The European far right has made gains in the context of a prolonged economic crisis, once again illustrating the connection between the diminished life conditions of the working class and the salience of racist appeals. European governments responded through imposing austerity measures and attacking the most vulnerable. Unfortunately, traditional left parties have failed to offer an alternative. In this political vacuum, the right has been able to tap into voter anxiety by scapegoating Muslim immigrants.
In 2010, France’s upper house voted almost unanimously to ban the burqa. When the vote passed in the lower house, the left parties (the Socialists, Greens, and Communists) abstained. Rather than put up a principled defense of Muslims and try to defeat the measure, they decided to sit out the vote instead. The Socialist Party then came forward and stated that it too objected to the veil, but didn’t support constitutional measures banning it. This pathetic response from the left has only strengthened the far right.
How do those similarities and differences from Europe affect how we organize against racism and Islamophobia? What should the left in the United States and elsewhere be doing to combat the increase in Islamophobia?
The first lesson from Europe is that we cannot fight the right from the center. In the face of hyperbolic rhetoric that blatantly demonizes Muslims, a weak-kneed response that attempts to be moderate only strengthens the far right. This is what the Democrats ha
ve done in the United States, which paved the way for a Trump victory.
The second lesson is that the right is facing resistance from ordinary people, sometimes organized by smaller far-left groups who have tied together anti-austerity with antiracism. The nonmain-stream left in various European nations has a historical memory of what it takes to fight the right.
For instance, the Anti-Nazi League in Britain that successfully pushed back the fascist National Front, the precursor to the British National Party, organized on two fronts. First, they articulated a principled defense against racism. And second, they also articulated a broader politics that situated racism within the broader political economy, thereby putting forward a systematic critique and a progressive alternative.

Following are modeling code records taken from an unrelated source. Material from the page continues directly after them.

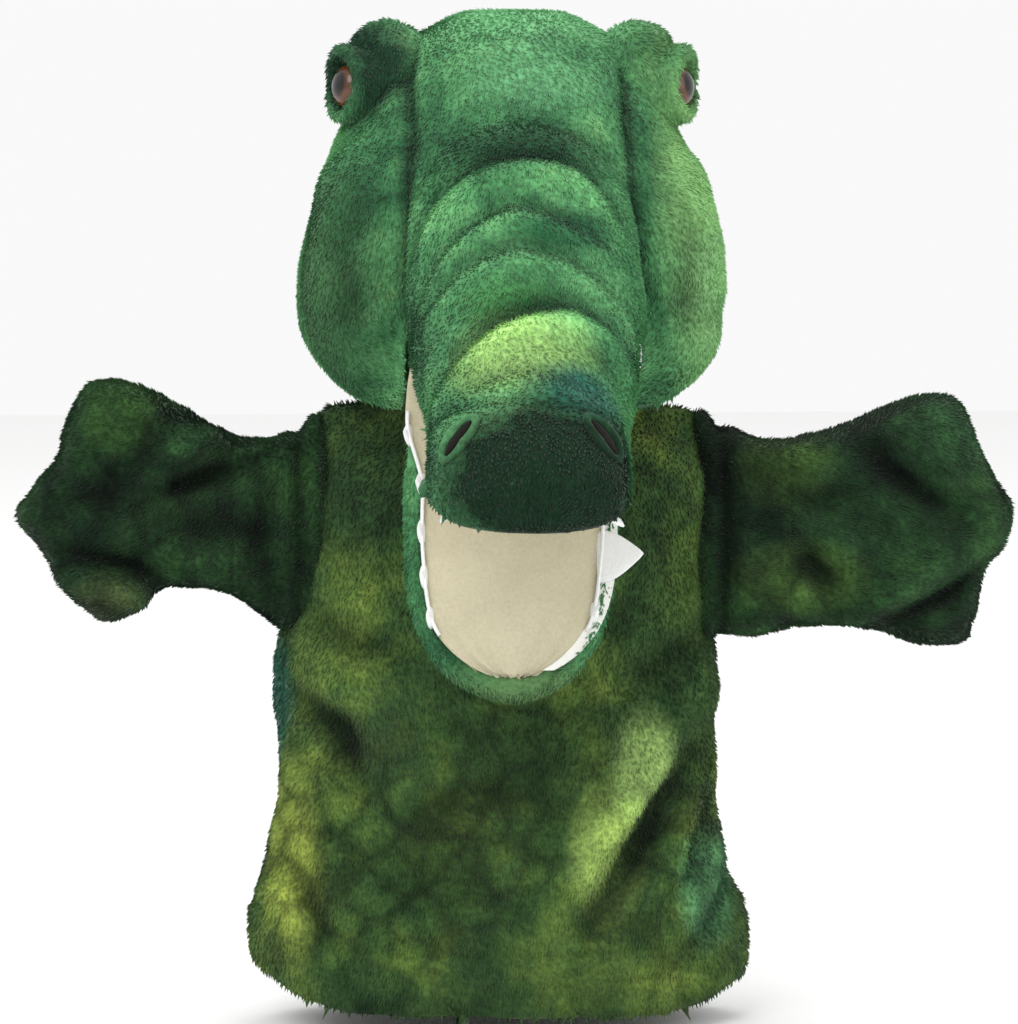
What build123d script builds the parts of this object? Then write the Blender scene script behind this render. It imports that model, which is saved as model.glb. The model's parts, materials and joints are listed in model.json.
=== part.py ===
from build123d import *
import os
from math import cos, radians, sin, sqrt

# A plush crocodile glove puppet with a moving mouth, as an assembly of separate pieces.
# Units are millimetres. +Z is up, the puppet faces -Y, and the origin is the middle of the
# sleeve's opening at the hem, where the hand goes in. "Forward" below means towards -Y.

# ---- cloth, boards and ease --------------------------------------------------------------
plush = 4.0  # pile cloth with its knitted backing
lining = 1.0  # plain lining cloth
board = 2.0  # foam board that stiffens each side of the mouth
felt = 1.5  # felt of the teeth
padding = 3.0  # least wadding between the cloth and a finger pocket
ease = 0.3  # air between two layers that are sewn together
swing_gap = 3.0  # air beside pieces that move past each other

# ---- torso: the glove's sleeve -----------------------------------------------------------
torso_height = 168.0
hem_width, hem_depth = 142.0, 66.0
waist_width, waist_depth, waist_level = 124.0, 62.0, 82.0
chest_width, chest_depth, chest_level = 119.0, 57.0, 126.0
shoulder_width, shoulder_depth, shoulder_line = 105.0, 55.0, 154.0
hem_turn = 18.0  # height of the hem's turned-in facing
label_width, label_height, label_thickness = 13.0, 24.0, 0.6
label_level = 4.0

# ---- neck collar -------------------------------------------------------------------------
neck_width, neck_depth, neck_height = 78.0, 52.0, 34.0
neck_taper = 2.5  # how much narrower its top is, on each side
gusset_width, gusset_height = 54.0, 15.0

# ---- head --------------------------------------------------------------------------------
head_width, head_depth, head_height = 117.0, 98.0, 112.0
head_forward = 4.0
nape_rise = 24.0  # the head's lower edge is this much higher at the nape than at the throat
crown_width = 60.0  # the middle strip of the skull, between the cheeks
nape_seam = 22.0  # how far behind the origin the nape's seam runs
stuffing_height = 26.0  # wadding under the crown
# share of the height, share of the width, share of the depth, from the neck to the crown
head_profile = [
    (0.00, 0.86, 0.84),
    (0.15, 0.96, 0.94),
    (0.33, 1.00, 1.00),
    (0.60, 0.89, 0.94),
    (0.80, 0.67, 0.78),
    (0.93, 0.48, 0.56),
    (1.00, 0.24, 0.26),
]

# ---- mouth: both jaws turn about a fold that lies across the head ------------------------
fold_forward = 52.0
fold_rise = 22.0  # above the top of the torso
fold_radius = 2.0
palate_drop = 28.0  # degrees below level, of the palate
jaw_drop = 72.0  # degrees below level, of the lower jaw at rest
jaw_set_back = 2.0  # the mouth's floor lies this far under the fold
mouth_start = 6.0  # the boards and linings start this far from the fold

# distance from the fold, half width, height over the palate
snout_profile = [
    (-30.0, 35.0, 48.0),
    (0.0, 32.5, 43.0),
    (32.0, 28.5, 32.0),
    (58.0, 25.5, 25.0),
    (76.0, 26.0, 24.0),
    (88.0, 19.0, 16.0),
    (93.0, 9.0, 8.0),
]
# distance from the fold, half width, depth under the mouth's floor
jaw_profile = [
    (6.0, 26.0, 17.0),
    (34.0, 28.5, 25.0),
    (60.0, 28.0, 23.0),
    (80.0, 23.0, 16.0),
    (92.0, 11.0, 8.0),
]
finger_pocket_length = 58.0
thumb_pocket_length = 56.0

# ---- teeth -------------------------------------------------------------------------------
tooth_base, tooth_height, tooth_round = 9.0, 8.0, 1.0
tooth_pitch = 13.5
upper_tooth_count, lower_tooth_count = 3, 4
tooth_strip = 2.5  # height of the strip that joins them
lower_tooth_start = 36.0  # distance of the first tooth from the fold
upper_tooth_start = lower_tooth_start + tooth_pitch / 2
tooth_splay = 20.0  # degrees that the lower teeth lean outwards

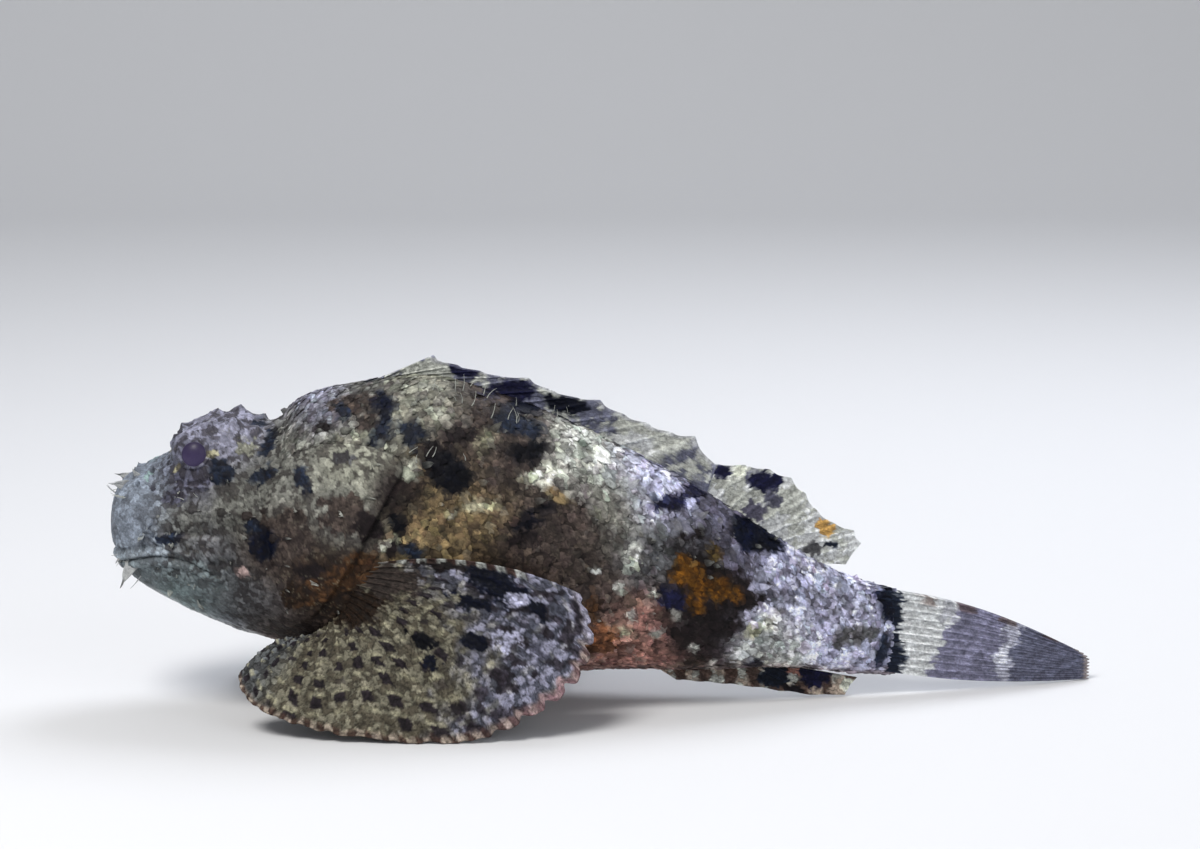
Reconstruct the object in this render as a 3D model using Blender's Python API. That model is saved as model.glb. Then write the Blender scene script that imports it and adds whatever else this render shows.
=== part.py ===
"""Spotted scorpionfish at rest on the bottom: head, jaw, gill covers, trunk, tail stalk, eyes and fins.

The fish faces -X and its left side faces -Y. +Z is up and the floor is at z = 0. All sizes here are in
millimetres, and every mesh is scaled to metres as it is made.
"""

import math

import bmesh
import bpy
import numpy as np
from mathutils import Matrix, Vector

MM = 0.001
GAP = 0.3            # clearance kept between neighbouring solids
LEFT, RIGHT = -1, 1  # sign of y on each side

# Trunk and head: sections from the snout to the end of the tail stalk.
SNOUT_X = -130.5
SNOUT_Z = 50.0
STALK_END_X = 80.0
#          x,    top, bottom, half width, height of the widest point
SECTIONS = (
    (-127.4, 60.2, 38.4, 10.5, 48.0),
    (-122.0, 64.2, 33.0, 14.0, 46.5),
    (-115.0, 68.6, 29.0, 16.8, 44.5),
    (-106.0, 76.2, 24.6, 19.6, 43.0),
    (-96.0, 77.8, 20.8, 22.8, 42.0),
    (-88.0, 76.4, 18.8, 25.0, 42.0),
    (-80.5, 82.2, 16.2, 26.4, 42.0),
    (-62.0, 87.3, 10.4, 27.6, 42.0),
    (-47.0, 89.4, 7.4, 26.8, 41.0),
    (-26.0, 84.0, 6.6, 24.6, 38.0),
    (0.0, 73.2, 9.2, 20.2, 35.0),
    (26.0, 58.8, 8.8, 14.6, 31.0),
    (50.0, 43.2, 8.6, 9.2, 24.5),
    (66.0, 33.8, 6.6, 5.8, 20.0),
    (74.5, 30.6, 5.6, 3.8, 18.2),
    (80.0, 29.2, 5.4, 1.0, 17.4),
)
UPPER_SQUARENESS = 2.15  # superellipse power of a section above its widest point
LOWER_SQUARENESS = 2.35
RINGS = 36
SIDES = 28

# The tail swings gently to the right of the fish, which is +Y.
BEND_START_X = 10.0
BEND_RATE = 0.0015

# Swellings and hollows of the head and trunk, seen from the side:
#  x, z, half length, half height, turn in degrees, height out of the surface
SWELLINGS = (
    (-106.6, 69.6, 9.0, 7.5, 0, 1.6),      # orbit
    (-119.0, 61.5, 4.5, 4.0, 35, -1.0),    # hollow before the eye
    (-101.0, 55.5, 16.0, 2.8, 6, 1.8),     # bony ridge under the eye
    (-104.0, 61.5, 9.0, 2.6, 4, -1.0),     # hollow between eye and ridge
    (-104.0, 34.0, 9.0, 5.0, -20, 0.8),    # side of the lower jaw
    (-93.0, 45.0, 7.0, 6.0, 0, 0.9),       # cheek
    (-68.0, 52.0, 12.0, 14.0, 0, 1.4),     # gill cover
    (-52.0, 55.0, 5.0, 12.0, -15, -1.0),   # hollow behind the gill cover
    (-92.0, 66.0, 7.0, 4.0, -10, -0.9),    # temple
)
CROWN_RIDGE_Y = 9.2       # the two bony ridges over the eyes
CROWN_RIDGE_SPREAD = 3.6
CROWN_RIDGE_RISE = 2.2
CROWN_GROOVE_DEPTH = 3.4  # hollow between them
CROWN_GROOVE_SPREAD = 5.0
CROWN_X, CROWN_REACH = -102.0, 12.0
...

Brexit and the Trump victory represent racist and xenophobic solutions to the crisis of neoliberal globalization. While Geert Wilders and Marine Le Pen couldn’t reproduce the Trump victory in the Dutch and French elections in 2017, their parties nonetheless gained significantly. What is noteworthy is that far-left parties also did well in these elections.
The lessons for us in the United States is to build a left, independent of the Democratic Party, around a program that opposes racism in all its forms and offers a positive solution to the crisis of neoliberalism. We need a strategy that not only deals with the immediate threats posed by the far right emboldened by Donald Trump but also addresses the root causes that make these (and other) threats possible. In other words, we need to learn how to walk and chew gum at the same time, devising short-term tactics that put out fires in the present but without undermining the prospects for long-term change and thereby forcing us to confront even larger and more frequent fires in the medium- to long-term.